As publicity stunts go, it's an interesting angle for a ballet in which pure love triumphs over tainted lust. Loaded readers who fall for it and turn up at the Albert Hall will probably feel a mite disappointed when the curtain rises on the action and there isn't a belly button in sight. But perhaps I'm splitting feathers. Perhaps we should just be grateful that the media have finally noticed that ballet is sexy. It's taken them long enough. After all, ballet dancers are usually drop-dead gorgeous – the men as well as the woman – and they routinely perform in costumes which leave the imagination unchallenged. I've been wearing little more than my birthday suit on stage for years.

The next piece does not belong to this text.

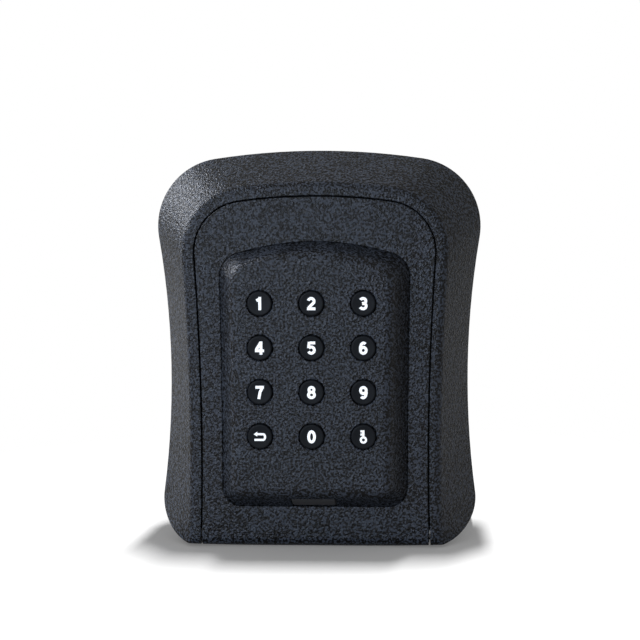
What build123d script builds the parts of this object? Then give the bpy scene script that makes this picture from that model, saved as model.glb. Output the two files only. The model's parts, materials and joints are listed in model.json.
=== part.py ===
from build123d import *

import os
from collections import namedtuple
from math import acos, cos, pi, radians, sin, tan

# Electronic key safe: a cast wall box with a drop-down keypad door and a motor-driven bolt.
# Millimetres. X runs right, Y runs into the wall and Z runs up, from the centre of the back face.
# Depths are measured forward from the back face, so a depth d is the plane y = -d.

# Box outline, seen from the front
box_height = 120.0
waist_half = 46.1
waist_height = -10.0
side_radius = 263.0
crown_radius = 215.0
base_radius = 850.0
shoulder_radius = 21.0
foot_radius = 12.0

# Box depths and walls
rim_depth = 26.0
front_depth = 38.0
back_wall = 2.6
side_wall = 2.8
bevel_wall = 3.6
bottom_edge_radius = 3.0

# Door opening and the ledge behind the door
opening_waist_half = 34.03
opening_waist_height = -33.0
opening_side_radius = 850.0
opening_top = 45.0
opening_crown_radius = 165.0
opening_shoulder_radius = 15.5
land = 2.8
top_land = 3.3
crest_radius = 2.8
seam_gap = 0.5
ledge_inset = 3.0
ledge_thickness = 2.7
plate_thickness = 3.4
plate_seat_gap = 0.4
run_out = 18.0

# Door seal in the ledge
groove_inset = 0.8
groove_width = 1.4
groove_depth = 1.3
seal_proud = 0.1
seal_side_gap = 0.05
seal_rise = 11.0

# Hinge along the bottom edge
hinge_inset = 3.8
pin_radius = 1.5
pin_length = 75.0
pin_fit = 0.01
pin_chamfer = 0.4
hinge_fit = 0.05
knuckle_radius = 3.0
knuckle_gap = 0.15
relief_gap = 0.4
boss_radius = 3.6
boss_end = 41.0

# Keypad fascia
keypad_depth = 46.0
fascia_waist_half = 27.5
fascia_waist_height = -40.0
fascia_side_radius = 2400.0
fascia_top = 31.2
fascia_crown_radius = 78.0
fascia_rise = 12.5
fascia_shoulder_radius = 7.0
fascia_foot_radius = 5.5
slope_side = 4.9
slope_top = 3.9
slope_bottom = 5.0
face_crown_radius = 66.0
face_shoulder_radius = 6.0
face_foot_radius = 4.0
fascia_edge_radius = 3.8
fascia_wall = 2.2
face_thickness = 2.0
window_gap = 0.15
flange_side = 1.8
flange_end = 3.4
flange_thickness = 1.2

# Keys
column_pitch = 14.95
row_pitch = 12.8
keypad_centre = -6.2
key_columns = 3
key_rows = 4
key_radius = 3.55
key_hole_radius = 3.75
key_hole_chamfer = 0.25
key_proud = 0.35
key_edge_radius = 0.4
key_dish_radius = 3.0
key_dish_depth = 0.12
key_collar_radius = 4.5
key_collar_thickness = 0.9
key_collar_gap = 0.2
key_travel = 0.8
key_stem_radius = 2.0
key_end_gap = 0.05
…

Last Christmas my breasts (not, I admit, my most prominent feature) were exposed to the nation in William Forsythe's Herman Schmerman on BBC2, yet even this brazen exhibitionism went unnoticed by all but a single columnist. Now, at last, the secret is out. Ballet is sexy.

Unfortunately, I don't really see much cause for celebration. The six Loaded ladies, huddled together without so much as a cardigan between them, look suspiciously like sacrificial lambs on the altar of the great god of publicity. There's no denying that they make an attractive line-up, and their long, lean bodies deal neatly with the recent claims that British dancers are physically inadequate. (Readers of Loaded can rest assured: there is nothing inadequate about any of them.) But there was something disturbing about the article in last week's Mail on Sunday, when Giles Coren, interviewing the six women, found them distinctly uncomfortable with the situation and unclear as to exactly why they were being photographed in their knickers.

We can all understand the tactics. The Albert Hall is a vast and cavernous space and shifting that many tickets can't be easy. The hype might have been acceptable, if it didn't entirely miss the point. Dancers are sexy because they are confident, articulate and physically aware individuals, not because they're easily duped into stripping off in an effort to increase the box office takings.

You want to see sexy? It's in the dancing. Come and witness Darcey Bussell and Laura Morera strutting dangerously through Mark Baldwin's Towards Poetry at Sadler's Wells in July. Stay beyond the interval and I'll be wearing Antony McDonald's jaw-dropping, figure-hugging adaptation of catwalk style in Ashley Page's award-winning ballet, Fearful Symmetries. Watch Zenaida Yanowsky twine her mile-high legs around the dark and swarthy Irek Mukhamedov as John Adams' pulsating score seeps across the auditorium. You think I'm exaggerating? Pick up a copy of The Royal Ballet's Summer Season publicity leaflet and check out the picture on page five.

Sure, ballet can be sexy, and the sex it delivers can take many forms. Contrast the gutsy physicality of Balanchine's Agon with the insinuative interplay between Lescaut, his immoral sister and Monsieur GM in MacMillan's masterpiece, Manon. Or think of the duet in Ashton's Two Pigeons, where the ballerina's leg shoots up towards the ceiling and then quivers with orgastic delight as it descends to the floor. Ballet can offer blatant eroticism, the subtlest suggestion of sensuality and uncontrolled passion. I have shared moments on stage with Irek Mukhamedov that most women wouldn't dare to dream about.

But sex is more than just a marketing ploy. Sex is a central part of ballet because it is a central part of human relations. As ballet dancing is an exploration in physical terms of the potential relationships between human beings, it's not exactly surprising that sex should come up from time to time. It even simmers beneath the surface in Swan Lake. But here's the rub. It always takes place between consenting adults, and those adults are always the ones on the stage. Times have changed. Turn up at the ballet expecting to pick out some top shelf totty and order her up for later, and you'll be disappointed.

There are far, far better reasons to see Swan Lake than the outside chance that you might get a peek at some bare, nubile flesh. But then publicity is a dirty game and tactics can be shameless. The Royal Ballet will be dancing Fearful Symmetries at Sadler's Wells from July 9th. I'll be wearing a Lycra mini and sheer black tights. See you there.